▶ [What this task involves]: Quote the material below exactly as written, from the first line to the line that holds "FRONT = -math.pi", endpoints included.

▶ [Supplied information]:
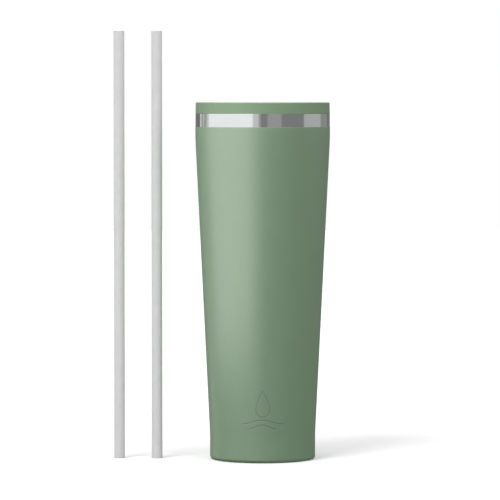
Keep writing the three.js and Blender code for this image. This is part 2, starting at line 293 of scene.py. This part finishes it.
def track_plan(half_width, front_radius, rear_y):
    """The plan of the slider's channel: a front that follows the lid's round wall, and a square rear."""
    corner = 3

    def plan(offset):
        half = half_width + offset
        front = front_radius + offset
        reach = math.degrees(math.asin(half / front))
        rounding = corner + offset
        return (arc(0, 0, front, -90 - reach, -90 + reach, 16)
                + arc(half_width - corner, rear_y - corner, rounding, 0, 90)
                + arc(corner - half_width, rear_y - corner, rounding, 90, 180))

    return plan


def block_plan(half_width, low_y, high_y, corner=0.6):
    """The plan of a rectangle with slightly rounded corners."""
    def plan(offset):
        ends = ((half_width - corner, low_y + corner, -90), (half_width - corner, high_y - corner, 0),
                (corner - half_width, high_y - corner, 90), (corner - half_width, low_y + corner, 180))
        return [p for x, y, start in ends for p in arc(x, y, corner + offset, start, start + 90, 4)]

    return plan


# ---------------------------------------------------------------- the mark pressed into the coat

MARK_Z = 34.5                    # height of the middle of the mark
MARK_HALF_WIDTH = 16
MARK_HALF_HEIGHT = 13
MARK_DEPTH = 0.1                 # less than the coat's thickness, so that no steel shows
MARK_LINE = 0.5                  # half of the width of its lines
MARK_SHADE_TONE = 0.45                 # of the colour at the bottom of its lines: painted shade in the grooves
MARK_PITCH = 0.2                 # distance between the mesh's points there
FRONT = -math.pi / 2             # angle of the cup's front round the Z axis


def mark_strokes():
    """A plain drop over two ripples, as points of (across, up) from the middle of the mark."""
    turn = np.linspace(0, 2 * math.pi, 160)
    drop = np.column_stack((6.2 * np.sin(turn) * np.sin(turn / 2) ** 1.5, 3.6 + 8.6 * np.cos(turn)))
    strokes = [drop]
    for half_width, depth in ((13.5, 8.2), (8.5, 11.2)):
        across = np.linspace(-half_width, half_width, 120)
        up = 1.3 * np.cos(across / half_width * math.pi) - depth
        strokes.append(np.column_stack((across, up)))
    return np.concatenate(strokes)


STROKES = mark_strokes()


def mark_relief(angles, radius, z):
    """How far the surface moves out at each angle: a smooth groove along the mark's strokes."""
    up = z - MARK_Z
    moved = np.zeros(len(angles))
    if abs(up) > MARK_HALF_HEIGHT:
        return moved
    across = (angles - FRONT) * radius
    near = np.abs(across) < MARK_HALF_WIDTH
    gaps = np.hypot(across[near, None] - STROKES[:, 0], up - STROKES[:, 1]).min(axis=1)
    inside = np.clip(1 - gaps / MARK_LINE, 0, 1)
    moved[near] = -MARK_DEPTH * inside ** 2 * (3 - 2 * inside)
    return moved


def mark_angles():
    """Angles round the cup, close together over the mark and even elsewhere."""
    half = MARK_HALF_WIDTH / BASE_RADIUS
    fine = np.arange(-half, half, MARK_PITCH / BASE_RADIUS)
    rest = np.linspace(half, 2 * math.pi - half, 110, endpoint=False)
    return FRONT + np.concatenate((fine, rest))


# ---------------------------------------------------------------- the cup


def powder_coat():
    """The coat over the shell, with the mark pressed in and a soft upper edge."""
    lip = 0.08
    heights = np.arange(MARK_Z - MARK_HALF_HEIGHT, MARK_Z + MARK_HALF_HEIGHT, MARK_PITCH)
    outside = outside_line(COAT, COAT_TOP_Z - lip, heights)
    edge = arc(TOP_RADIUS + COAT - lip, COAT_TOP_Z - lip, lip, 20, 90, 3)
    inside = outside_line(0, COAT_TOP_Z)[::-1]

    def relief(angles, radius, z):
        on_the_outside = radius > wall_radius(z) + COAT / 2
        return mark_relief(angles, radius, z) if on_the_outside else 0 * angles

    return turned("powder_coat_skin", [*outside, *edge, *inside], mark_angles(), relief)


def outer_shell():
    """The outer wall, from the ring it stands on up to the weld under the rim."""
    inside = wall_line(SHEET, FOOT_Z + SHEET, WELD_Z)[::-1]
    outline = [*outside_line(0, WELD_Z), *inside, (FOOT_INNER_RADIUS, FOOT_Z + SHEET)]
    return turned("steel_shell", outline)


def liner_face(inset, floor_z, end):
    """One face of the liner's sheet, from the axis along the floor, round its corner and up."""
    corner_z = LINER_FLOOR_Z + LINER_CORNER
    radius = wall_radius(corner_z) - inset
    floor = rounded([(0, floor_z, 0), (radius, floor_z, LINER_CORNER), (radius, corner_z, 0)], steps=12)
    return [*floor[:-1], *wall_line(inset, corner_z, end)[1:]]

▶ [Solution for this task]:
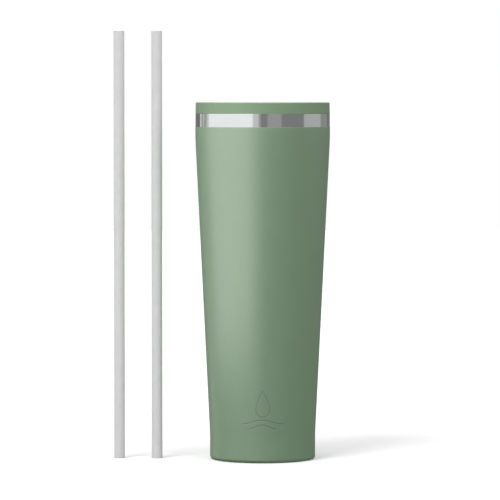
Keep writing the three.js and Blender code for this image. This is part 2, starting at line 293 of scene.py. This part finishes it.
def track_plan(half_width, front_radius, rear_y):
    """The plan of the slider's channel: a front that follows the lid's round wall, and a square rear."""
    corner = 3

    def plan(offset):
        half = half_width + offset
        front = front_radius + offset
        reach = math.degrees(math.asin(half / front))
        rounding = corner + offset
        return (arc(0, 0, front, -90 - reach, -90 + reach, 16)
                + arc(half_width - corner, rear_y - corner, rounding, 0, 90)
                + arc(corner - half_width, rear_y - corner, rounding, 90, 180))

    return plan


def block_plan(half_width, low_y, high_y, corner=0.6):
    """The plan of a rectangle with slightly rounded corners."""
    def plan(offset):
        ends = ((half_width - corner, low_y + corner, -90), (half_width - corner, high_y - corner, 0),
                (corner - half_width, high_y - corner, 90), (corner - half_width, low_y + corner, 180))
        return [p for x, y, start in ends for p in arc(x, y, corner + offset, start, start + 90, 4)]

    return plan


# ---------------------------------------------------------------- the mark pressed into the coat

MARK_Z = 34.5                    # height of the middle of the mark
MARK_HALF_WIDTH = 16
MARK_HALF_HEIGHT = 13
MARK_DEPTH = 0.1                 # less than the coat's thickness, so that no steel shows
MARK_LINE = 0.5                  # half of the width of its lines
MARK_SHADE_TONE = 0.45                 # of the colour at the bottom of its lines: painted shade in the grooves
MARK_PITCH = 0.2                 # distance between the mesh's points there
FRONT = -math.pi / 2             # angle of the cup's front round the Z axis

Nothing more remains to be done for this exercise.